Пушкину он не забыл отвести главу в своей книге «Вечные спутники». Точно так же и Брюсов, читая столь непохожих на Пушкина французских поэтов, учась у них, подражая им, не только Пушкина не забыл, но и научился внимательней прислушиваться к его стихам и так полюбил его, что еще в юности стал одним из наших «пушкинистов». Тютчева, Баратынского оценил он по-новому именно потому, что расширился и обновился весь его литературный кругозор. Не увлекись он позже Верхарном, он не увидел бы в Некрасове тех черт, которые он первый отметил в статье 1912 года «Некрасов как поэт города». Да и в собственных стихах его, даже ранних, преобладает не прямое подражание западным образцам, прежним или современным, а скорей новый, внушенный ими пересмотр и учет как использованных, так и неиспользованных еще возможностей русской поэзии.

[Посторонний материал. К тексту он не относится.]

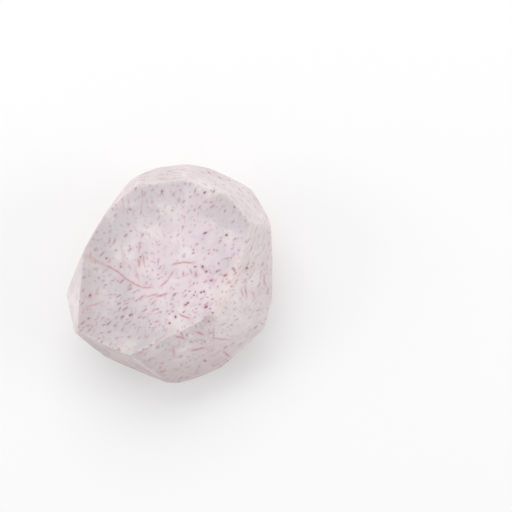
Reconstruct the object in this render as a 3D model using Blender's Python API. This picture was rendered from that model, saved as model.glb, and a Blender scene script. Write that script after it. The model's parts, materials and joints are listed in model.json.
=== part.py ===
"""Peeled taro corm cut in half, lying on its rounded back with the cut face up.

The corm was peeled with a knife, so its outside is a set of flat strokes that
meet in edges. The model is made the same way: a block is cut once for each
stroke. Metres, +Z up, +X to the right and +Y to the top of the cut face. The
origin is on the surface it lies on, under the middle of its outline.
"""
import math

import bmesh
import bpy
from mathutils import Matrix, Vector

HEIGHT = 0.042          # from the resting spot up to the cut face
BLOCK = 0.16            # width of the block that is cut
EDGE = 0.0008           # how far a worn knife edge is softened
MM = 0.001

# Every stroke starts at an edge on a face that was there before it. Seen from
# above, that edge is a straight line: its bearing, in degrees from +X towards
# +Y, and its distance from the axis in millimetres. The last number is a slope.

# Strokes seen from above. They fall away outwards, and the slope is how much
# more steeply they fall than the face they start from.
UPPER_STROKES = {
    "left": ("cut", 175.4, 43.75, 1.19),
    "left_low": ("cut", 246.9, 45.4, 2.6),
    "low": ("cut", 297.6, 28.3, 0.84),
    "right_low": ("cut", 320.2, 29.6, 0.70),
    "right": ("cut", 337.5, 30.43, 0.71),
    "top_right": ("cut", 41, 48.1, 0.84),
    "top": ("cut", 70, 47.4, 1.03),
    "top_left": ("cut", 98, 45.9, 0.90),
    "left_top": ("cut", 131, 44.3, 1.28),
    # narrow strokes that round off the rim of the low one
    "rim_a": ("low", 267, 52.4, 0.9),
    "rim_b": ("low", 284, 52.9, 0.9),
    "rim_c": ("low", 304, 51.6, 0.9),
}

# Strokes round the widest part, under the outline. The slope is how much
# thicker the piece gets for each millimetre inwards from the outline.
SIDE_STROKES = (
    ("left", 155, 44.1, 6.0),
    ("left", 194.4, 53.7, 3.4),
    ("left_low", 226, 54.9, 5.0),
    ("left_low", 246, 52.7, 4.8),
    ("rim_a", 267, 56.1, 3.4),
    ("rim_b", 284, 56.6, 3.4),
    ("rim_c", 304, 55.3, 3.4),
    ("right_low", 320, 54.7, 2.8),
    ("right", 346, 53.6, 2.8),
    ("right", 1, 52.2, 2.8),
    ("top_right", 30, 57.5, 2.7),
    ("top_right", 55, 58.8, 2.6),
    ("top", 78, 56.6, 2.8),
    ("top_left", 98, 54.2, 2.6),
    ("left_top", 125, 50.2, 3.0),
)

# Two rings of strokes over the rounded back, down to the resting spot: how
# many, the bearing of the first, their distance from the axis at the bottom,
# and their slope.
BACK_RINGS = (
    (9, 8, 35.0, 0.95),
    (5, 45, 14.0, 0.42),
)
BACK_TURN = 5.0         # how far a back stroke's bearing strays, in degrees
BACK_SWING = 0.8        # how far its distance strays, in millimetres


def outward(bearing):
    """Unit vector in plan that points along a bearing."""
    turn = math.radians(bearing)
    return math.cos(turn), math.sin(turn)


def tilted(face, bearing, distance, slope):
    """Face (x slope, y slope, height at the axis) tilted about an edge."""
    east, north = outward(bearing)
    return (face[0] + slope * east, face[1] + slope * north,
            face[2] - slope * distance * MM)


def knife_faces():
    """All faces to cut to, each with +1 to keep what is under it, or -1."""
    found = {"cut": (0.0, 0.0, HEIGHT)}
    faces = []
    for name, (start, bearing, distance, slope) in UPPER_STROKES.items():
        found[name] = tilted(found[start], bearing, distance, -slope)
        faces.append((found[name], 1))
    for start, bearing, distance, slope in SIDE_STROKES:
        faces.append((tilted(found[start], bearing, distance, slope), -1))
    for ring, (count, first, mean, slope) in enumerate(BACK_RINGS):
        for number in range(count):
            bearing = first + 360 * number / count + BACK_TURN * math.sin(2.3 * number)
            distance = mean + BACK_SWING * math.sin(1.9 * number + ring)
            faces.append((tilted((0, 0, 0), bearing, distance, slope), -1))
    return faces


def slice_block(bm, face, keep):
    """Cut the solid along one face and close it again."""
    normal = Vector((-face[0], -face[1], 1.0)).normalized() * keep
    everything = bm.verts[:] + bm.edges[:] + bm.faces[:]
    cut = bmesh.ops.bisect_plane(
        bm, geom=everything, dist=1e-7, plane_co=(0, 0, face[2]),
        plane_no=normal, clear_outer=True)
    rim = [item for item in cut["geom_cut"] if isinstance(item, bmesh.types.BMEdge)]
    if rim:
        bmesh.ops.contextual_create(bm, geom=rim)


def centre_outline(bm):
    """Bring the middle of the outline over the origin."""
    xs = [vert.co.x for vert in bm.verts]
    ys = [vert.co.y for vert in bm.verts]
    middle = Vector((min(xs) + max(xs), min(ys) + max(ys), 0)) / 2
    bmesh.ops.translate(bm, verts=bm.verts, vec=-middle)


def taro_material():
    """Raw taro flesh: pale lilac grey, damp but not shiny."""
    material = bpy.data.materials.new("taro_flesh")
    material.use_nodes = True
    shader = material.node_tree.nodes["Principled BSDF"]
    shader.inputs["Base Color"].default_value = (0.69, 0.60, 0.63, 1.0)
    shader.inputs["Roughness"].default_value = 0.5
    shader.inputs["Metallic"].default_value = 0.0
    return material


def taro_half():
    """The half corm, one solid."""
    bm = bmesh.new()
    bmesh.ops.create_cube(bm, size=1.0)
    size = Matrix.Diagonal((BLOCK, BLOCK, HEIGHT, 1))
    lift = Matrix.Translation((0, 0, HEIGHT / 2))
    bmesh.ops.transform(bm, verts=bm.verts, matrix=lift @ size)
    for face, keep in knife_faces():
        slice_block(bm, face, keep)
    bmesh.ops.remove_doubles(bm, verts=bm.verts, dist=0.0001)
    bmesh.ops.bevel(bm, geom=bm.edges[:], offset=EDGE, segments=2, profile=0.5,
                    affect="EDGES", clamp_overlap=True)
    bmesh.ops.dissolve_degenerate(bm, edges=bm.edges, dist=0.00001)
    bmesh.ops.recalc_face_normals(bm, faces=bm.faces)
    centre_outline(bm)
    mesh = bpy.data.meshes.new("taro_half")
    bm.to_mesh(mesh)
    bm.free()
    mesh.shade_smooth()
    mesh.set_sharp_from_angle(angle=math.radians(35))
    mesh.materials.append(taro_material())
    piece = bpy.data.objects.new("taro_half", mesh)
    bpy.context.scene.collection.objects.link(piece)
    return piece


def main():
    for item in list(bpy.data.objects):
        bpy.data.objects.remove(item, do_unlink=True)
    taro_half()


main()
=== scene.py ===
import json
import math
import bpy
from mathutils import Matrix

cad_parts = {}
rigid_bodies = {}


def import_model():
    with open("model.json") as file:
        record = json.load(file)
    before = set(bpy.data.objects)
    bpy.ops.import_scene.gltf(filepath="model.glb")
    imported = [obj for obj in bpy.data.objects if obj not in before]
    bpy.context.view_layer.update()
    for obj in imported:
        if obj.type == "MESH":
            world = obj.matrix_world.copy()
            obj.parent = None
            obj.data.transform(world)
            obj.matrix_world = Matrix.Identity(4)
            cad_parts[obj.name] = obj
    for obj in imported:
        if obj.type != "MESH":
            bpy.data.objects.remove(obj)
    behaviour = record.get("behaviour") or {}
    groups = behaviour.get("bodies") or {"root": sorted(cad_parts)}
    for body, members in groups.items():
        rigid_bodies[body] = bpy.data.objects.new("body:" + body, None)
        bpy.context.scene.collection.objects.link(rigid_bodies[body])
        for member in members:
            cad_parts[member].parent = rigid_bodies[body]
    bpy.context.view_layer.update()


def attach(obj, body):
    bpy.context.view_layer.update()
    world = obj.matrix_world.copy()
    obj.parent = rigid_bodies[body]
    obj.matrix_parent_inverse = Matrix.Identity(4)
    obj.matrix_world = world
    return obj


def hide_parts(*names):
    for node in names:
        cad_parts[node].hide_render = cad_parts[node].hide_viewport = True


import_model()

from types import SimpleNamespace

import bpy
import numpy as np

# The peeled half of taro. Lengths are in metres, turns in degrees.
taroShape = {
    "node": "taro_half",
    "columns": 540,                   # points round the piece
    "firstColumn": 97.0,              # from +X towards +Y, where the two ends of the map meet
    # Rows in each stretch, then how wide its first and last steps are beside even
    # ones: over the cut face, down to the widest line, down to the edge of the
    # resting spot, and over that spot.
    "stretches": ((30, 1.4, 0.35), (66, 0.6, 0.7), (70, 0.7, 0.6), (12, 0.5, 1.4)),
    "middleHeight": 0.0215,           # the rays start here, inside the piece
    "widestSlopes": (-50, 40, 181),   # rays between these slopes, so many, find the widest line
    "widestEvened": 6,                # how often that line is evened out
    "edgePower": 420.0,               # higher is a crisper knife edge
    "edgeHighlightWidth": 0.0005,              # of the painted highlight along an edge
    "softenRuns": 1,
    "strokeRadius": 0.50,             # a knife stroke is part of a ball this big
    "strokeWaves": 0.00016,           # how far it strays from its ball
    "levelRise": 0.9999,              # a stroke is level where its normal rises more than this
    "levelRadius": 400.0,             # and is as good as flat
    "levelWaves": 0.00003,
    "waveLength": 0.68,               # as a part of the distance to the surface
    "waveSizes": (1.0, 0.6, 0.45),
    "lowBack": 0.010,                 # under this height the flecks lie as seen from below
    "mapHeight": 0.200,               # length down the surface that the map calls 1
    # what counts as one flat face of the solid: least area of a triangle and of a
    # face, least cosine between normals, and most difference in distance
    "sameFace": (1e-9, 0.00003, 0.99995, 0.00004),
}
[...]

Конечно, для того чтобы вновь узнанные возможности эти были осуществлены или хотя бы намечены, показаны не в теории, а на примере, требовался труд уже не «знатока», не критика, а поэта. Ровно в меру этого требования Брюсов им и был. Непосредственного лиризма имелось больше хотя бы у оцененного им по заслугам (а то и выше заслуг) Фофанова и уж конечно у бестолкового, но голосистого, хоть и неумевшего беречь свой голос, Бальмонта. Еще при жизни Брюсова становилось все ясней, что и Сологуб, и Гиппиус, и Вячеслав Иванов куда крупнее поэты и писатели, чем он, не говоря уже о Блоке и Анненском, рядом с которыми он вообще казался не поэтом. Иванов и Анненский, кроме того, многое русское и нерусское понимали острей; образованность их можно назвать более «высокой». Брюсов в молодости очень поверхностно воспринял Бодлера, Малларме, Рембо, Верлена; их подражатели или продолжатели, поэты меньшего калибра были ему больше по плечу. Данте и Гете он хуже переводил, чем Беранже или австралийское первобытное «Кенгуру бежали быстро». И все-таки именно Брюсова назвал Блок учителем, именно Брюсов в конце девяностых и начале девятисотых годов вырубил просеку, открыл путь даже иным из тех, кого он был моложе, всем «новым», всем их новшествам, а вместе с Мережковским, хоть и не в союзе с ним, и всему нашему «серебряному веку».